Josep Cisquella, la exactitud turbada de un pintor
Ni las cuatro canas ni las múltiples dioptrías lo hacían raro. Lo hacían único, en cambio, el humor socarrón y el don de la caricatura verbal, la simpatía sin aspavientos y las ganas de ser feliz y hacer felices a los demás, y la primera Fina Caus, "la meva companya de viatges pel món i del viatge per la vida". Nadie hubiera dicho que ese señor tan alto y de movimientos de mucho desplazamiento, nacido en Barcelona en 1955 y que no superó en la noche del pasado jueves el posoperatorio de una intervención de corazón, era ingeniero industrial y había sido profesor nada menos que de Estadística en la Politécnica de Barcelona. Menos iba a imaginar nadie que era un pintor pasmoso de secretos ámbitos despoblados y vivos, sin rastro humano, sin una sola figura, porque lo que ponía en los cuadros eran simulacros de calles y aceras -las del paseo de Gracia o las de Nueva York, donde exponía habitualmente- o muros rugosos y ventanas más saturadas de emotividad y sentido que la mayoría de las personas.
Encontró en la realidad el soporte para inventar pintura y progresivamente fue dejándose atrapar por las sombras de lo real, y las sombras empezaron a dominar los espacios deshabitados. Fue una paradoja: los cuadros empezaron a aludir al instante y la inminencia, como si algo acabase de suceder en la sala con las sombras de las sillas, o alguien acabase de subir por la escalera de caracol en sombra, o el batería o el saxofonista acabasen de dejar el instrumento o estuviesen a punto de tocarlo.
Por supuesto, no estuvo solo porque era parte entre voluntaria e involuntaria de la alternativa estética al informalismo en Cataluña, con Josep Segú o Gonzalo Goytisolo (pese a que reconocía en Tàpies un estímulo crucial para su pintura). En su entorno inmediato la actividad era a ratos frenética porque a través de su hermana Georgina pudo meter la nariz en el mundo del periodismo y a través de otra hermana, Anna Rosa, vio por dentro la vida del teatro con la compañía Dagoll-Dagom. Él decidió hace muchos años hacer cuadros, grandes, a la medida de su altura y corpulencia, y quizá por eso llegaban a confundirse con la realidad misma capturada con la doble ingenuidad de un falso fotógrafo y un pintor verdadero. Había que tocarlos para saber que incluso tocar engaña. Por eso tituló Touching reality un libro antológico de su obra editado en 2006 por sus galeristas en Nueva York y San Francisco.

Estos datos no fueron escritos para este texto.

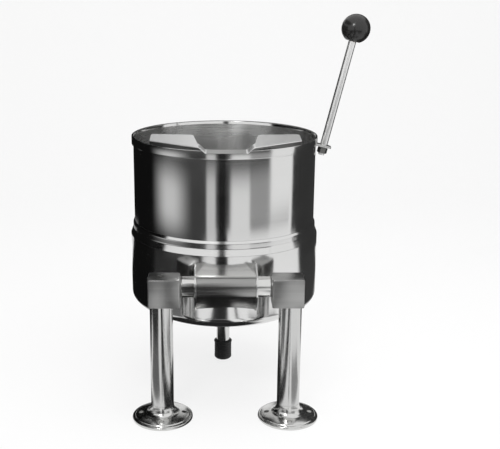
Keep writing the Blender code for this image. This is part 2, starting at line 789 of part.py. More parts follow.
def make_housing(side_name, side):
    """Block with a boss, a stepped bore for the shaft's bearing and a socket for the leg."""
    turn = (0, side * pi / 2, 0)
    depth = HOUSING_HALF_DEPTH
    low = HOUSING_BOTTOM_Z - TRUNNION_Z
    high = HOUSING_TOP_Z - TRUNNION_Z
    outline = [(-depth, low), (depth, low), (depth, high), (-depth, high)]
    near, far = sorted((side * HOUSING_INNER_X, side * HOUSING_OUTER_X))
    block = prism(
        side_name + "_housing",
        outline,
        near,
        far,
        BEARING_AXIS,
        rotation=(pi / 2, 0, pi / 2),
        colour="brushed_stainless",
    )
    soften(block, HOUSING_EDGE, 2)
    face = HOUSING_INNER_X - BOSS_HEIGHT
    boss = [(0, HOUSING_INNER_X + BOSS_ROOT), (BOSS_RADIUS, HOUSING_INNER_X + BOSS_ROOT)]
    boss += [(BOSS_RADIUS, face + BOSS_CHAMFER), (BOSS_RADIUS - BOSS_CHAMFER, face), (0, face)]
    boolean(
        block,
        turned(side_name + "_boss", boss, BEARING_AXIS, segments=BEARING_SEGMENTS, rotation=turn),
        "UNION",
    )
    bore = [
        (0, HOUSING_OUTER_X + OUTSIDE),
        (PORT_RADIUS, HOUSING_OUTER_X + OUTSIDE),
        (PORT_RADIUS, CHAMBER_X),
        (CHAMBER_RADIUS, CHAMBER_X),
        (CHAMBER_RADIUS, BUSH_SEAT_X),
        (BUSH_SEAT_RADIUS, BUSH_SEAT_X),
        (BUSH_SEAT_RADIUS, SEAL_POCKET_X),
        (SEAL_POCKET_RADIUS, SEAL_POCKET_X),
        (SEAL_POCKET_RADIUS, face - OUTSIDE),
        (0, face - OUTSIDE),
    ]
    boolean(
        block,
        turned(side_name + "_bore", bore, BEARING_AXIS, segments=BEARING_SEGMENTS, rotation=turn),
    )
    socket_top = LEG_TOP_Z + GAP
    socket = round_bar(
        side_name + "_leg_socket",
        (side * LEG_X, TRUNNION_Y, 0),
        (side * LEG_X, TRUNNION_Y, socket_top),
        LEG_RADIUS + GAP,
        STAND,
        BEARING_SEGMENTS,
    )
    boolean(block, socket)
    if side < 0:
        cut_plug_seat(block, side)


def cut_plug_seat(block, side):
    x = side * PLUG_X
    floor = HOUSING_TOP_Z - PLUG_RECESS_DEPTH
    recess = round_bar(
        "plug_recess",
        (x, TRUNNION_Y, floor),
        (x, TRUNNION_Y, HOUSING_TOP_Z + OUTSIDE),
        PLUG_RECESS,
        STAND,
    )
    boolean(block, recess)
    hole = round_bar(
        "plug_hole",
        (x, TRUNNION_Y, TRUNNION_Z + CHAMBER_RADIUS),
        (x, TRUNNION_Y, HOUSING_TOP_Z),
        PLUG_SHANK_RADIUS + GAP,
        STAND,
    )
    boolean(block, hole)


def make_plug():
    floor = HOUSING_TOP_Z - PLUG_RECESS_DEPTH + GAP
    top = HOUSING_TOP_Z - GAP
    shank_end = TRUNNION_Z + BUSH_RADIUS + GAP
    profile = [
        (0, top),
        (PLUG_HEAD_RADIUS, top),
        (PLUG_HEAD_RADIUS, floor),
        (PLUG_SHANK_RADIUS, floor),
        (PLUG_SHANK_RADIUS, shank_end),
        (0, shank_end),
    ]
    spot = (-PLUG_X, TRUNNION_Y, 0)
    plug = turned("lube_plug", profile, STAND, segments=24, location=spot, colour="zinc_steel")
    key = prism(
        "plug_key", hexagon(PLUG_SOCKET_FLATS), floor, top + OUTSIDE, STAND, location=spot
    )
    boolean(plug, key)


def make_bearing(side_name, side):
    """Bush, shaft seal and steam packing of one housing, all round the tilting axis."""
    pieces = [
        (
            "_shaft_seal",
            SEAL_BORE,
            SEAL_POCKET_RADIUS - GAP,
            SEAL_START_X,
            SEAL_POCKET_X - GAP,
            "seal_rubber",
        ),
        ("_bush", BUSH_BORE, BUSH_RADIUS, SEAL_POCKET_X + GAP, BUSH_END_X, "bearing_bronze"),
        (
            "_steam_packing",
            SEAL_BORE,
            BUSH_RADIUS,
            BUSH_END_X + GAP,
            PACKING_END_X,
            "graphite_packing",
        ),
    ]
    for name, inner, outer, near, far, colour in pieces:
        turned(
            side_name + name,
            ring(inner, outer, near, far),
            BEARING_AXIS,
            closed=True,
            segments=BEARING_SEGMENTS,
            rotation=(0, side * pi / 2, 0),
            colour=colour,
        )


def make_leg(side_name, side):
    spot = (side * LEG_X, TRUNNION_Y, 0)
    section = ring(LEG_RADIUS - LEG_WALL, LEG_RADIUS, FOOT_NECK_Z + GAP, LEG_TOP_Z)
    turned(
        side_name + "_leg_tube",
        section,
        STAND,
        closed=True,
        segments=BEARING_SEGMENTS,
        location=spot,
        colour="polished_stainless",
    )


def foot_fillet():
    """Hollow quarter-ellipse from the neck out to the dome of the foot."""
    wide = FOOT_FILLET_RADIUS - LEG_RADIUS
    tall = FOOT_NECK_Z - FOOT_FILLET_Z
    turns = [pi / 2 * i / 5 for i in range(6)]
    return [
        (FOOT_FILLET_RADIUS - wide * cos(turn), FOOT_NECK_Z - tall * sin(turn)) for turn in turns
    ]


def make_foot(side_name, side):
    spot = (side * LEG_X, TRUNNION_Y, 0)
    inner = LEG_RADIUS - LEG_WALL
    profile = [(0, FOOT_FLOOR), (inner, FOOT_FLOOR), (inner, FOOT_NECK_Z)]
    profile += foot_fillet()
    profile += [
        (FOOT_DOME_RADIUS - FOOT_CROWN_INSET, FOOT_DOME_Z + FOOT_CROWN_RISE),
        (FOOT_DOME_RADIUS, FOOT_DOME_Z),
        (FOOT_DOME_RADIUS + FOOT_STEP_WIDTH, FOOT_DOME_Z - FOOT_STEP_DROP),
        (FOOT_RADIUS - FOOT_EDGE_WIDTH, FOOT_RIM_Z + FOOT_EDGE_RISE),
        (FOOT_RADIUS - 0.25 * FOOT_EDGE_WIDTH, FOOT_RIM_Z + 0.25 * FOOT_EDGE_RISE),
        (FOOT_RADIUS, FOOT_RIM_Z - 0.5 * FOOT_EDGE_WIDTH),
        (FOOT_RADIUS, FOOT_CHAMFER),
        (FOOT_RADIUS - FOOT_CHAMFER, 0),
        (0, 0),
    ]
    foot = turned(
        side_name + "_foot_flange",
        profile,
        STAND,
        segments=BEARING_SEGMENTS,
        location=spot,
        colour="polished_stainless",
    )
    for i in range(BOLT_COUNT):
        turn = 2 * pi * i / BOLT_COUNT
        x = spot[0] + BOLT_CIRCLE * cos(turn)
        y = spot[1] + BOLT_CIRCLE * sin(turn)
        name = side_name + "_bolt_hole_" + str(i + 1)
        hole = round_bar(name, (x, y, -OUTSIDE), (x, y, FOOT_NECK_Z), BOLT_RADIUS, STAND, 16)
        boolean(foot, hole)


clear_scene()
MODEL = new_collection("steam_jacketed_kettle", hidden=False)
CUTTERS = new_collection("cutters", hidden=True)
STAND = new_empty("stand_frame", (AXIS_X, AXIS_Y, 0))
BEARING_AXIS = new_empty("bearing_axis", (0, TRUNNION_Y, TRUNNION_Z), STAND)
TILT_AXIS = new_empty("tilt_axis", (0, TRUNNION_Y, TRUNNION_Z), STAND)
KETTLE = new_empty("kettle_frame", (0, -TRUNNION_Y, -TRUNNION_Z), TILT_AXIS)
HANDLE = new_empty("handle_frame", (HANDLE_X, 0, HANDLE_Z), KETTLE, (0, HANDLE_LEAN, 0))

make_bowl()
make_rim_band()
make_pouring_lip()
make_jacket_shell()
make_top_ring()
JACKET_CUTTER = jacket_envelope()
make_shaft()
make_steam_nipple()
make_condensate_tube()
make_saddle(JACKET_CUTTER)
make_saddle_end("left", -1, JACKET_CUTTER)
make_saddle_end("right", 1, JACKET_CUTTER)
make_rest(JACKET_CUTTER)
make_handle_lug()
make_handle_rod()
make_handle_fixings()
make_ball()
for SIDE_NAME, SIDE in (("left", -1), ("right", 1)):
    make_housing(SIDE_NAME, SIDE)
    make_bearing(SIDE_NAME, SIDE)
    make_leg(SIDE_NAME, SIDE)
    make_foot(SIDE_NAME, SIDE)
make_plug()
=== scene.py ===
from math import asin, cos, pi, radians, sin, sqrt

import bmesh
import bpy
from mathutils import Matrix, Vector


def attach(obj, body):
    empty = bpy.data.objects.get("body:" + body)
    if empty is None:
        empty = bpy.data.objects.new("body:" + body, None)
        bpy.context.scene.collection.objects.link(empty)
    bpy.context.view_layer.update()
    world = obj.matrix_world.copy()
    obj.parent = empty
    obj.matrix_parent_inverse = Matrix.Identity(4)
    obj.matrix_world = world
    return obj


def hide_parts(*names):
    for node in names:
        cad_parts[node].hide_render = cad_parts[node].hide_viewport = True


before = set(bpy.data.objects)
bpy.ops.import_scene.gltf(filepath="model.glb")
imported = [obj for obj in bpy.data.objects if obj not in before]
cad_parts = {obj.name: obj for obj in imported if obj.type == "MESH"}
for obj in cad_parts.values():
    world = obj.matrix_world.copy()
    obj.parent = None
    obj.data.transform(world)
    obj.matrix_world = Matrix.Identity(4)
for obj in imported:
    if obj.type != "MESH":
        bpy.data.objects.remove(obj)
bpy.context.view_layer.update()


# Foot flanges
# Two stainless steel flanges on which the stand is bolted to the bench. Each is
# turned from plate, with a hollow fillet up to its neck and four bolt holes, and
# then polished by hand, which leaves fine rings round the leg's axis.

MM = 0.001
KETTLE_AXIS = Vector((-41.5, 38.0, 0)) * MM
LEG_ASIDE = 106.4
LEG_FORWARD = -194.0
LEG_AXES = {
    "left": KETTLE_AXIS + Vector((-LEG_ASIDE, LEG_FORWARD, 0)) * MM,
    "right": KETTLE_AXIS + Vector((LEG_ASIDE, LEG_FORWARD, 0)) * MM,
}
LEG_RADIUS = 19.05
LEG_BORE = 16.55
NECK_TOP = 27.0
FOOT_FLOOR = 6.0
FILLET_RADIUS = 31.0
FILLET_FOOT = 10.4
FOOT_DOME = [
    (39.5, 9.0), (45.5, 7.4), (46.3, 6.0), (49.4, 5.4),
    (50.6, 4.5), (51.0, 3.4), (51.0, 1.0), (50.0, 0.0),
]
FOOT_ROUNDING = 0.8
BOLT_COUNT = 4
BOLT_RADIUS = 4.5
BOLT_CIRCLE = 36.5
DRILL_LENGTH = 40.0
DRILL_MIDDLE = 10.0


def add(tree, kind, settings=None, **sockets):
    """Adds a node. Sockets go by name, or as i0, i1 and so on, and take a value or another socket."""
    node = tree.nodes.new(kind)
    for key, value in (settings or {}).items():
        setattr(node, key, value)
    for key, value in sockets.items():
        numbered = key[0] == "i" and key[1:].isdigit()
        socket = node.inputs[int(key[1:]) if numbered else key.replace("_", " ")]
        if isinstance(value, bpy.types.NodeSocket):
            tree.links.new(value, socket)
        else:
            socket.default_value = value
    return node


def in_order(values):
    """Names the values for the first, second and third socket of a node."""
    return {"i" + str(i): value for i, value in enumerate(values)}


def maths(tree, operation, *values, clamp=False):
    """A number worked out from numbers or from sockets."""
    settings = {"operation": operation, "use_clamp": clamp}
    return add(tree, "ShaderNodeMath", settings, **in_order(values)).outputs[0]


def vector_maths(tree, operation, *values):
    """A vector worked out from vectors, or the number that a length or a dot product gives."""
    node = add(tree, "ShaderNodeVectorMath", {"operation": operation}, **in_order(values))
    return node.outputs["Value" if operation in ("LENGTH", "DOT_PRODUCT") else "Vector"]


def object_place(tree):
    """The point on the object that is being shaded."""
    return add(tree, "ShaderNodeTexCoord").outputs["Object"]


def noise(tree, place, scale, detail, roughness=0.5):
    """Soft patches without any order, from 0 to 1."""
    node = add(tree, "ShaderNodeTexNoise", Vector=place, Scale=scale, Detail=detail, Roughness=roughness)
    return node.outputs["Fac"]


def ranged(tree, value, source=(0.0, 1.0), target=(0.0, 1.0)):
    """A value taken from one range to another."""
    node = add(tree, "ShaderNodeMapRange", Value=value, From_Min=source[0], From_Max=source[1],
               To_Min=target[0], To_Max=target[1])
    return node.outputs[0]


def blend(tree, share, first, second):
    """A colour between two others, nearer to the second where the share is large."""
    return add(tree, "ShaderNodeMix", {"data_type": "RGBA"}, i0=share, i6=first, i7=second).outputs[2]


def relief(tree, height, strength, depth, **under):
    """A normal that follows small heights of that many millimetres."""
    node = add(tree, "ShaderNodeBump", Strength=strength, Distance=depth * MM, Height=height, **under)
    return node.outputs[0]


def shade_of(tone, factor):
    """The tone made darker or lighter, as a colour with its alpha."""
    return [min(1.0, channel * factor) for channel in tone] + [1.0]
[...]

La raíz estética de su pintura fue combatir su vocación de exactitud y cálculo con el simulacro de la exactitud y el cálculo. Pero nunca le oiríais decir una pedantería semejante porque le daría un ataque de risa que alguien en sus cabales se tomase en serio ni su pintura ni a él mismo. Porque lo más serio de todo era jugar e imaginar, proyectar y ensayar nuevos encuadres y materiales: su taller no era un taller, era un laboratorio para que la pintura recrease las grietas y rugosidades del asfalto o la corrosión del óxido -rojizo, ocre- en los cascos de los buques anclados. Fueron esos algunos de sus motivos más herméticos, aunque el más hermético de todos lo reservó para los números y las tablas de logaritmos (los estudiantes de la Politécnica quizá no supieron que la tapa de sus carpetas reproducía una de esas tablas). La pintura debía tener algo de desafío transgresor para ser algo más que ilustración. A Cisquella no le pega nada haberse ido tan pronto, ni le encaja en absoluto la ausencia que deja. Los profundos miopes vamos a ser nosotros.
Jordi Gracia es catedrático de Literatura Española en la Universidad de Barcelona. El funeral por Josep Cisquella se celebrará hoy domingo (a las 12.00) en el tanatorio de Les Corts de Barcelona.